-- start --

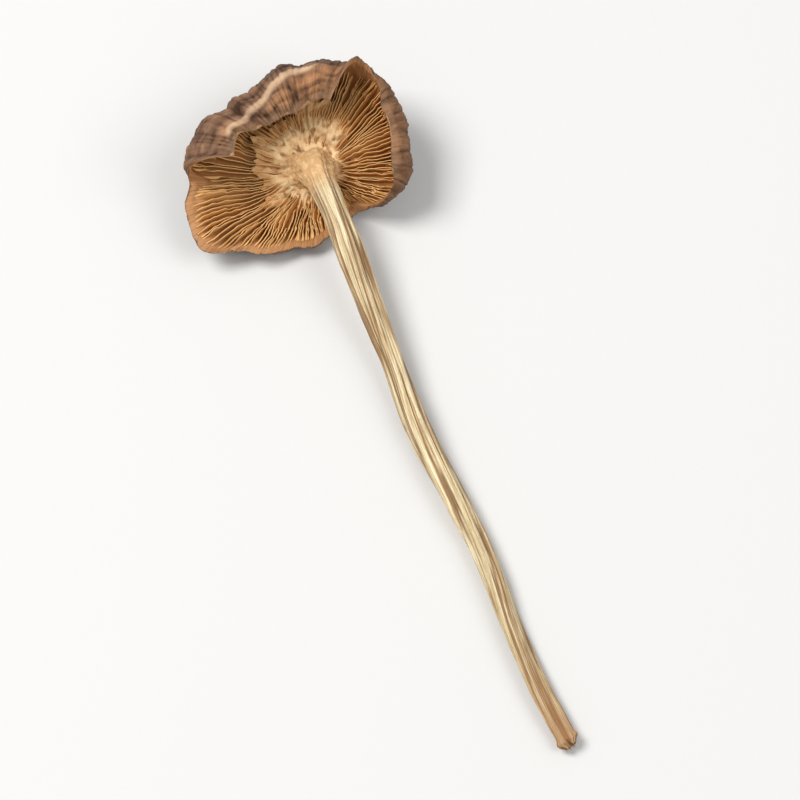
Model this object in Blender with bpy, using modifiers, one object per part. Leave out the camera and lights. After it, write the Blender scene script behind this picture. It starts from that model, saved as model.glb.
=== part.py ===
"""A dried tea tree mushroom that lies on a flat surface with its gill side up.

Metres, +Z up. The mushroom lies along Y, with the cap at +Y and the stem's foot at -Y.
The cap starts as a flat turned disc, the blank. A place on the blank has a share, 0 at
the stem and 1 at the margin, an angle round the cap, and a height above mid-flesh, with
the gills on the upper side. The blank is then domed, its margin is curled, and it is
tilted and set down. The veil starts on the same blank and follows the same curl.
"""

import math

import bmesh
import bpy
from mathutils import Matrix, Vector, noise

COLLECTION = "dried_tea_tree_mushroom"

# Cap: place and dome
CAP_SEAT = Vector((0.0014, 0.0280, 0.0066))
CAP_TILT = math.radians(12)
CAP_LEAN = math.radians(8)
CAP_DEPTH = 0.006
DOME_RISE = 35.0

# Cap: flesh
BLANK_RADIUS = 0.0135
FLESH_AT_STEM = 0.0018
FLESH_AT_MARGIN = 0.0008
MARGIN_STARTS = 0.68
MARGIN_NOSE = 1.02
NEAR_REACH = 0.0075
USUAL_SLOPE = math.radians(33)
LEAST_TURN = math.radians(3)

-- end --

What is needed.
Repeat the listing above without any change.

Result.
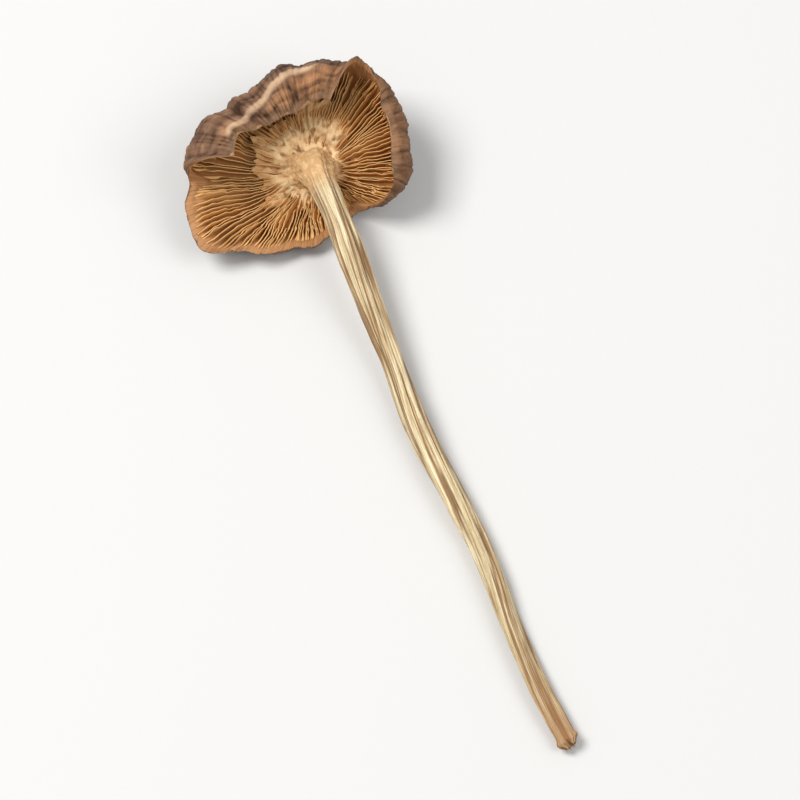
Model this object in Blender with bpy, using modifiers, one object per part. Leave out the camera and lights. After it, write the Blender scene script behind this picture. It starts from that model, saved as model.glb.
=== part.py ===
"""A dried tea tree mushroom that lies on a flat surface with its gill side up.

Metres, +Z up. The mushroom lies along Y, with the cap at +Y and the stem's foot at -Y.
The cap starts as a flat turned disc, the blank. A place on the blank has a share, 0 at
the stem and 1 at the margin, an angle round the cap, and a height above mid-flesh, with
the gills on the upper side. The blank is then domed, its margin is curled, and it is
tilted and set down. The veil starts on the same blank and follows the same curl.
"""

import math

import bmesh
import bpy
from mathutils import Matrix, Vector, noise

COLLECTION = "dried_tea_tree_mushroom"

# Cap: place and dome
CAP_SEAT = Vector((0.0014, 0.0280, 0.0066))
CAP_TILT = math.radians(12)
CAP_LEAN = math.radians(8)
CAP_DEPTH = 0.006
DOME_RISE = 35.0

# Cap: flesh
BLANK_RADIUS = 0.0135
FLESH_AT_STEM = 0.0018
FLESH_AT_MARGIN = 0.0008
MARGIN_STARTS = 0.68
MARGIN_NOSE = 1.02
NEAR_REACH = 0.0075
USUAL_SLOPE = math.radians(33)
LEAST_TURN = math.radians(3)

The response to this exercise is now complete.